After the decision to ban adult content and Tumblr's subsequent loss of user base and traffic, the future for the company is unclear. If Verizon does succeed in finding a buyer, it's likely that some aspects of Tumblr will change under new ownership, potentially including a reinstatement of its earlier, inclusive policy on adult content.
Three years after paying $1.1 billion for Tumblr, Yahoo wrote down the value of the social media platform by $230 million in 2016.
Tumblr’s main source of income is stream advertising, similar to how Facebook, Instagram, and Twitter make money. However, Tumblr’s users base is significantly smaller than any of its social media peers, making it less financially viable to base its business model on advertising alone. To compound the problem, users who do log in do so with an email address and are not required to provide the wealth of ad targeting information that Facebook requests from users. Although Tumblr does technically make money, the social media website has yet to show signs that its $1 billion price tag was worth it.

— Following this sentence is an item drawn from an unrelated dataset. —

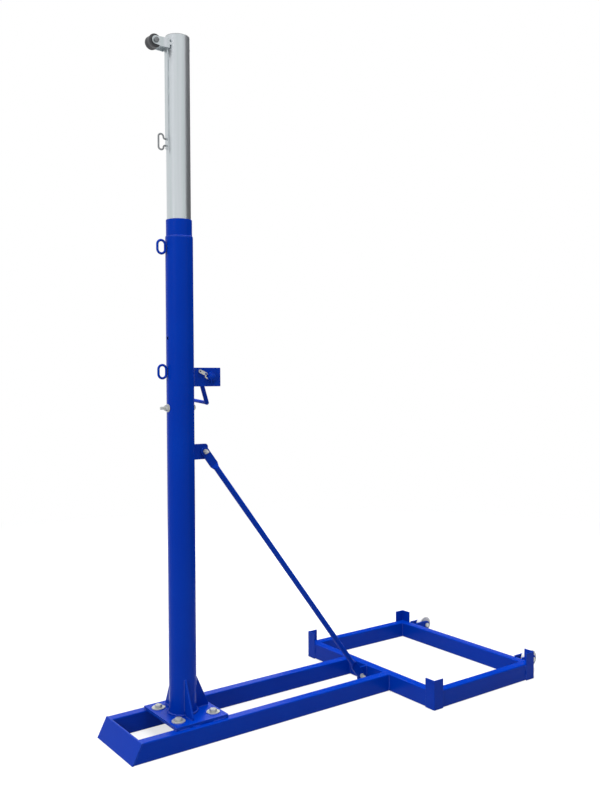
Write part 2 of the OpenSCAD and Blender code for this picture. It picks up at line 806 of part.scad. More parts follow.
module roller_yoke() {
  weld_h = 9;
  color(silver) difference() {
    translate([0, 0, roller_z]) {
      for (y = [yoke_out, -yoke_in]) mirror([1, 0, 0]) translate([0, y, 0]) rotate([90, 0, 0])
        linear_extrude(yoke_t) yoke_ear();
      translate([yoke_back_x, -yoke_in, -yoke_h / 2]) cube([yoke_t, 2 * yoke_in, yoke_h]);
      for (s = [-1, 1]) translate([-mast_r, s > 0 ? yoke_in - 4 : -yoke_out, -weld_h / 2])
        cube([mast_r / 2, yoke_t + 4, weld_h]);
    }
    translate([0, 0, roller_z - yoke_h]) cylinder(d = mast_d, h = 2 * yoke_h);
    translate([-mast_d, 0, roller_z]) rotate([0, 90, 0]) cylinder(r = rivet_r + bolt_gap, h = mast_d);
  }
}

// Through rivet that holds the yoke to the mast
module yoke_rivet() {
  color(silver) translate([0, 0, roller_z]) rotate([0, 90, 0]) {
    translate([0, 0, yoke_back_x]) cylinder(r = rivet_r, h = mast_r - yoke_back_x);
    for (z = [[yoke_back_x, 1], [mast_r, 0]]) translate([0, 0, z[0]]) mirror([0, 0, z[1]])
      rotate_extrude() intersection() {
        circle(r = rivet_r + 3);
        square([rivet_r + 3, rivet_r]);
      }
  }
}

module roller_bolt() {
  color(zinc) translate([-roller_reach, -yoke_out, roller_z]) rotate([-90, 0, 0])
    hex_bolt(roller_bolt_d, 2 * yoke_out + nut_h(roller_bolt_d) + 3);
}

module roller_nut() {
  color(zinc) translate([-roller_reach, yoke_out, roller_z]) rotate([-90, 0, 0]) hex_nut(roller_bolt_d, nut_h(roller_bolt_d));
}

module roller() {
  half = roller_w / 2;
  r = roller_d / 2;
  color(dark_grey) translate([-roller_reach, 0, roller_z]) rotate([-90, 0, 0]) rotate_extrude() polygon([
    [roller_bolt_d / 2 + run_gap, -half], [r - 1, -half], [r, 1 - half], [r, 5 - half],
    [r - roller_groove, 9 - half], [r - roller_groove, half - 9], [r, half - 5], [r, half - 1],
    [r - 1, half], [roller_bolt_d / 2 + run_gap, half]
  ]);
}

// Wheels

module fork_plate() {
  color(blue) rotate([90, 0, 0]) linear_extrude(fork_t) difference() {
    union() {
      translate([0, wheel_z - fork_r]) square([wheel_reach, 2 * fork_r]);
      translate([wheel_reach, wheel_z]) circle(r = fork_r);
    }
    translate([wheel_reach, wheel_z]) circle(r = axle_d / 2 + bolt_gap);
  }
}

module wheel_fork(side) {
  for (y = [fork_out, -fork_in]) translate([frame_end, side * wheel_y + y, 0]) fork_plate();
}

module axle_bolts() {
  color(zinc) for (side = [-1, 1]) translate([axle_x, side * wheel_y - fork_out, wheel_z])
    rotate([-90, 0, 0]) hex_bolt(axle_d, 2 * fork_out + nut_h(axle_d) + 3);
}

module axle_nuts() {
  color(zinc) for (side = [-1, 1]) translate([axle_x, side * wheel_y + fork_out, wheel_z])
    rotate([-90, 0, 0]) hex_nut(axle_d, nut_h(axle_d));
}

module wheel(side) {
  r = wheel_d / 2;
  half = wheel_w / 2;
  hub_r = 14;
  bore_r = axle_d / 2 + run_gap;
  color(white) translate([axle_x, side * wheel_y, wheel_z]) rotate([-90, 0, 0]) rotate_extrude() polygon([
    [bore_r, -half], [hub_r, -half], [hub_r + 2, 5 - half], [r - 12, 5 - half], [r - 8, 1 - half],
    [r - 3, 1 - half], [r, 4 - half], [r, half - 4], [r - 3, half - 1], [r - 8, half - 1],
    [r - 12, half - 5], [hub_r + 2, half - 5], [hub_r, half], [bore_r, half]
  ]);
}

// The origin lies on the floor under the middle of the whole object's length
module placed() translate([-mid_x, 0, 0]) children();

placed() rail(-1);  // rail_front
placed() rail(1);  // rail_rear
placed() toe_plate();
placed() frame_tube(-90, frame_w, frame_l / 2);  // frame_tube_inner
placed() frame_tube(90, frame_w, frame_l / 2);  // frame_tube_outer
placed() frame_tube(0, frame_l, frame_w / 2);  // frame_tube_front
placed() frame_tube(180, frame_l, frame_w / 2);  // frame_tube_rear
placed() corner_angle(-1, -1);  // corner_inner_front
placed() corner_angle(-1, 1);  // corner_inner_rear
placed() corner_angle(1, -1);  // corner_outer_front
placed() corner_angle(1, 1);  // corner_outer_rear
placed() foot_plate(rail_h);  // base_plate
placed() foot_plate(rail_h + plate_t);  // post_flange
placed() gusset(-90, -gusset_shift);  // gusset_front
placed() gusset(90, gusset_shift);  // gusset_rear
placed() gusset(0, 0);  // gusset_back
placed() foot_bolts();
placed() foot_washers();
placed() foot_nuts();
placed() main_post();
placed() guide_sleeve();
placed() post_hook(post_top - hook_high_drop);  // cord_hook_high
placed() post_hook(hook_low);  // cord_hook_low
placed() brace_lug_high();
placed() brace_lug_low();
placed() brace();
placed() brace_bolts();
placed() brace_nuts();
placed() winch_plate(-1);  // winch_plate_front
placed() winch_plate(1);  // winch_plate_rear
placed() winch_shaft();
placed() winch_drum();
placed() ratchet_wheel();
placed() ratchet_nut();
placed() crank_arm();
placed() crank_grip();
placed() pawl();
placed() pawl_pin();
placed() lock_bolt();
placed() lock_nut();
placed() lock_washer();
placed() mast_tube();
placed() mast_cap();
placed() mast_strip();
placed() mast_hook();
placed() roller_yoke();
placed() yoke_rivet();
placed() roller_bolt();
placed() roller_nut();
placed() roller();
placed() wheel_fork(-1);  // wheel_fork_front
placed() wheel_fork(1);  // wheel_fork_rear
placed() axle_bolts();
placed() axle_nuts();
placed() wheel(-1);  // wheel_front
placed() wheel(1);  // wheel_rear
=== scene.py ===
# Freestanding volleyball net post: finishes, weld seams, bolts, net roller and cord hooks
import json
import math
import bpy
import numpy as np
from mathutils import Matrix, Vector


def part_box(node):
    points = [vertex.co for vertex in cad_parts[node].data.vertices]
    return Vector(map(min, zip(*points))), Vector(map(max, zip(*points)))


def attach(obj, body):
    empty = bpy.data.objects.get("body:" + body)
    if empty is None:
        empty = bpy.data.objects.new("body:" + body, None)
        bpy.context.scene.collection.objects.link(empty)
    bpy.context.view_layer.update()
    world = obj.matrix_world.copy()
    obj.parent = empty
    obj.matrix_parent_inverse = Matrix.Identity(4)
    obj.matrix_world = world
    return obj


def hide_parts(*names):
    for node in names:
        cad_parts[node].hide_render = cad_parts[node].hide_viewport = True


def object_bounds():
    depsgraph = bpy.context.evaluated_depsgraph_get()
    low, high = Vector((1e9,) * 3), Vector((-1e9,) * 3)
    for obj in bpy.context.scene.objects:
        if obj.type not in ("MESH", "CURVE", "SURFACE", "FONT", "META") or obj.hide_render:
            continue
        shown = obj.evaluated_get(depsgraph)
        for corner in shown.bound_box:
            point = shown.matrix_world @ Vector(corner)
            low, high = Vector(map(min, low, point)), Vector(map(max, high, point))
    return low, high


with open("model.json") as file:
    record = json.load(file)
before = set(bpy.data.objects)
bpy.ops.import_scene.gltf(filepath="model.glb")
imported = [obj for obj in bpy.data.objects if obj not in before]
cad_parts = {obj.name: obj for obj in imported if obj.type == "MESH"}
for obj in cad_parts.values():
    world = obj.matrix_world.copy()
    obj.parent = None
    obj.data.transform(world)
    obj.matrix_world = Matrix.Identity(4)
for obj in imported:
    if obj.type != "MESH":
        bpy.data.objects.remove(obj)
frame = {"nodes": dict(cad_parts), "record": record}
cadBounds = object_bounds()
scene = bpy.context.scene
nodes = frame["nodes"]
print("frame loaded,", len(nodes), "nodes")

# All sizes are in metres
postLow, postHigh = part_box("main_post")
sleeveLow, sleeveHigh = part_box("guide_sleeve")
postX = (sleeveLow.x + sleeveHigh.x) / 2
postRadius = (sleeveHigh.x - sleeveLow.x) / 2

# Camera: where the photographer stood, measured from the post's axis
cameraSettings = {
    "fromPost": (-1.4963, -2.7877, 1.3162),
    "yaw": 0.6324,      # from +Y toward +X
    "pitch": -0.0257,
    "roll": -0.0048,
    "lens": 38.261,
    "farthest": 60,
}


def addCamera(settings):
    yaw, pitch, roll = settings["yaw"], settings["pitch"], settings["roll"]
    forward = Vector((math.sin(yaw) * math.cos(pitch), math.cos(yaw) * math.cos(pitch), math.sin(pitch)))
    right = Vector((math.cos(yaw), -math.sin(yaw), 0))
    up = right.cross(forward)
    turnedRight = right * math.cos(roll) + up * math.sin(roll)
    turnedUp = up * math.cos(roll) - right * math.sin(roll)
    camera = bpy.data.objects.new("camera", bpy.data.cameras.new("camera"))
    scene.collection.objects.link(camera)
    camera.matrix_world = Matrix((turnedRight, turnedUp, -forward)).transposed().to_4x4()
    away = settings["fromPost"]
    camera.location = (postX + away[0], away[1], away[2])
    camera.data.lens = settings["lens"]
    camera.data.clip_end = settings["farthest"]
    scene.camera = camera


addCamera(cameraSettings)


class Signal:
    # One socket's value: sums and products of Signals add Math nodes to the same tree

    def __init__(self, tree, socket):
        self.tree = tree
        self.socket = socket

    def mix(self, operation, first, second):
        return addNode(self.tree, "ShaderNodeMath", {"operation": operation}, {0: first, 1: second})

    def __add__(self, other):
        return self.mix("ADD", self, other)

    __radd__ = __add__

    def __sub__(self, other):
        return self.mix("SUBTRACT", self, other)

    def __rsub__(self, other):
        return self.mix("SUBTRACT", other, self)

    def __mul__(self, other):
        return self.mix("MULTIPLY", self, other)

    __rmul__ = __mul__

    def clamped(self, low, high):
        return addNode(self.tree, "ShaderNodeMapRange", {"clamp": True}, {
            "Value": self, "From Min": low, "From Max": high, "To Min": 0.0, "To Max": 1.0})


def addNode(tree, kind, settings=None, inputs=None, output=0):
    node = tree.nodes.new(kind)
    for name, value in (settings or {}).items():
        setattr(node, name, value)
    for name, value in (inputs or {}).items():
        socket = node.inputs[name]
        if isinstance(value, Signal):
            tree.links.new(value.socket, socket)
        else:
            socket.default_value = value
    return Signal(tree, node.outputs[output])


def link(signal, socket):
    signal.tree.links.new(signal.socket, socket)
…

The Difficult Conundrum of Tumblr
Most recently, Tumblr has struggled to maintain and grow its user base following last December's shift in policy that eliminated adult content. Neither Yahoo nor Verizon was adequately able to connect with Tumblr's user base and generate significant revenue from the platform. While Tumblr is undoubtedly popular, it still poses a dilemma for potential corporate buyers.